I was surprised how much time I spent making introductions. Fortunately I discovered that when a startup needed to talk to someone, I could usually get to the right person by at most one hop. I remember wondering, how did my friends get to be so eminent? and a second later realizing: shit, I'm forty.
Another surprise was that the three-month batch format, which we were forced into by the constraints of the summer, turned out to be an advantage. When we started Y Combinator, we planned to invest the way other venture firms do: as proposals came in, we'd evaluate them and decide yes or no. The SFP was just an experiment to get things started. But it worked so well that we plan to do all our investing this way, one cycle in the summer and one in winter. It's more efficient for us, and better for the startups too.
Several groups said our weekly dinners saved them from a common problem afflicting startups: working so hard that one has no social life. (I remember that part all too well.) This way, they were guaranteed a social event at least once a week.
I've heard Y Combinator described as an "incubator." Actually we're the opposite: incubators exert more control than ordinary VCs, and we make a point of exerting less. Among other things, incubators usually make you work in their office-- that's where the word "incubator" comes from. That seems the wrong model. If investors get too involved, they smother one of the most powerful forces in a startup: the feeling that it's your own company.
Incubators were conspicuous failures during the Bubble.
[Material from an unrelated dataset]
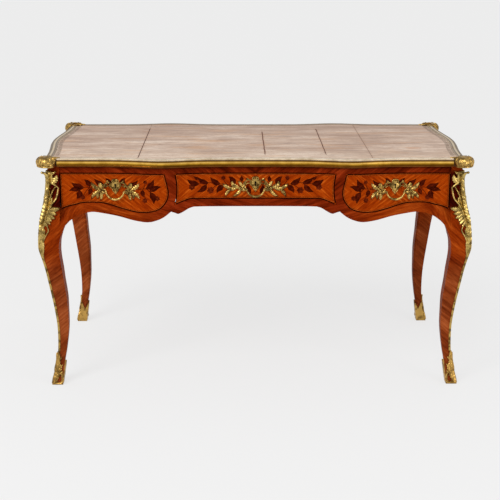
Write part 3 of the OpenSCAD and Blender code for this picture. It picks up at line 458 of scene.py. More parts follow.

There's still debate about whether this was because of the Bubble, or because they're a bad idea. My vote is they're a bad idea. I think they fail because they select for the wrong people. When we were starting a startup, we would never have taken funding from an "incubator." We can find office space, thanks; just give us the money. And people with that attitude are the ones likely to succeed in startups.
Indeed, one quality all the founders shared this summer was a spirit of independence. I've been wondering about that. Are some people just a lot more independent than others, or would everyone be this way if they were allowed to?
As with most nature/nurture questions, the answer is probably: some of each. But my main conclusion from the summer is that there's more environment in the mix than most people realize. I could see that from how the founders' attitudes changed during the summer. Most were emerging from twenty or so years of being told what to do. They seemed a little surprised at having total freedom. But they grew into it really quickly; some of these guys now seem about four inches taller (metaphorically) than they did at the beginning of the summer.
When we asked the summer founders what surprised them most about starting a company, one said "the most shocking thing is that it worked."
It will take more experience to know for sure, but my guess is that a lot of hackers could do this-- that if you put people in a position of independence, they develop the qualities they need. Throw them off a cliff, and most will find on the way down that they have wings.
The reason this is news to anyone is that the same forces work in the other direction too. Most hackers are employees, and this molds you into someone to whom starting a startup seems impossible as surely as starting a startup molds you into someone who can handle it.
If I'm right, "hacker" will mean something different in twenty years than it does now. Increasingly it will mean the people who run the company. Y Combinator is just accelerating a process that would have happened anyway. Power is shifting from the people who deal with money to the people who create technology, and if our experience this summer is any guide, this will be a good thing.